News pots also biodegrade more easily than peat pots, especially in dry and sandy western soils.  This allows the roots to easily penetrate the pots—no need to tear them off before transplanting your sprouts.  Just stick ‘em in the ground and go plants go!


Are you a geek like me?

If you are, you might want to know how I computed the cost saved by making newspaper pots.  Here are the sticky details.

There are three places in Colorado Springs that I’d look for cheap peat pots: Home Depot, Ace Hardware and Lowe’s.  I found the cheapest price at each place and figured the cost (with tax) for 55 such pots (see below), which is the number of news pots I can make in an hour.

I also computed the “time cost” for getting the pots (after all, to make my newspaper pots I just start ripping up newspaper), which includes driving there and back and time spent in the store.  I would usually not go to the store to get the pots alone, but would pick up potting soil in the same process, and for going to Lowes, I would also go to my regular grocery store, which is in the same shopping center, so I split the time cost with these other errands.
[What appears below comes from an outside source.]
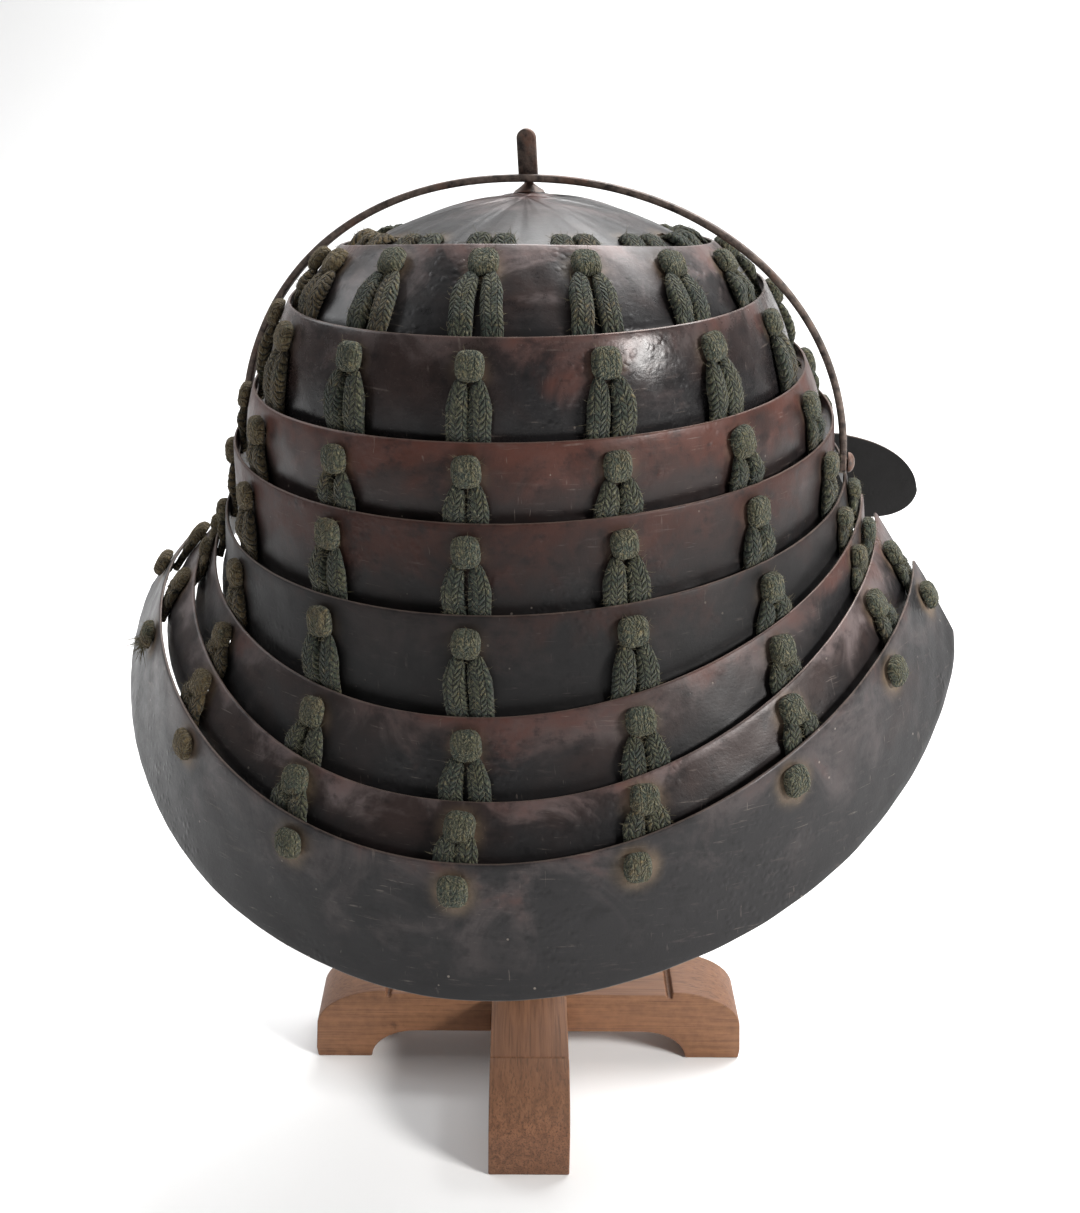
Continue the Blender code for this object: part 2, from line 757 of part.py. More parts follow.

Finally, I computed a cost per hour:

(55 Pot Cost)/(60 min – Time Cost) * 60

This formula s a little weird if you think about this data literally, but is not if you think of the costs acquiring peat pots being equivalent to my hour spent making newspaper pots at home for $0.  My hourly rate for making pots at home is the average of these four rates.

Home Depot:
Jiffy Strips, 1 ¾ in. pots: $3.31
Time cost (split with potting soil): 16 min.
Cost per hour: $4.51

Ace Hardware:
Plantation Products, 1 1/3 in. pots: $4.75
Time cost (split with potting soil):  12 min.
Cost per hour: $5.93

Lowes:
Jiffy Pots, 3 in. pots: $7.81
Jiffy Strips, 4 in. pots: $4.81
Time cost (split with potting soil and groceries): 10 min.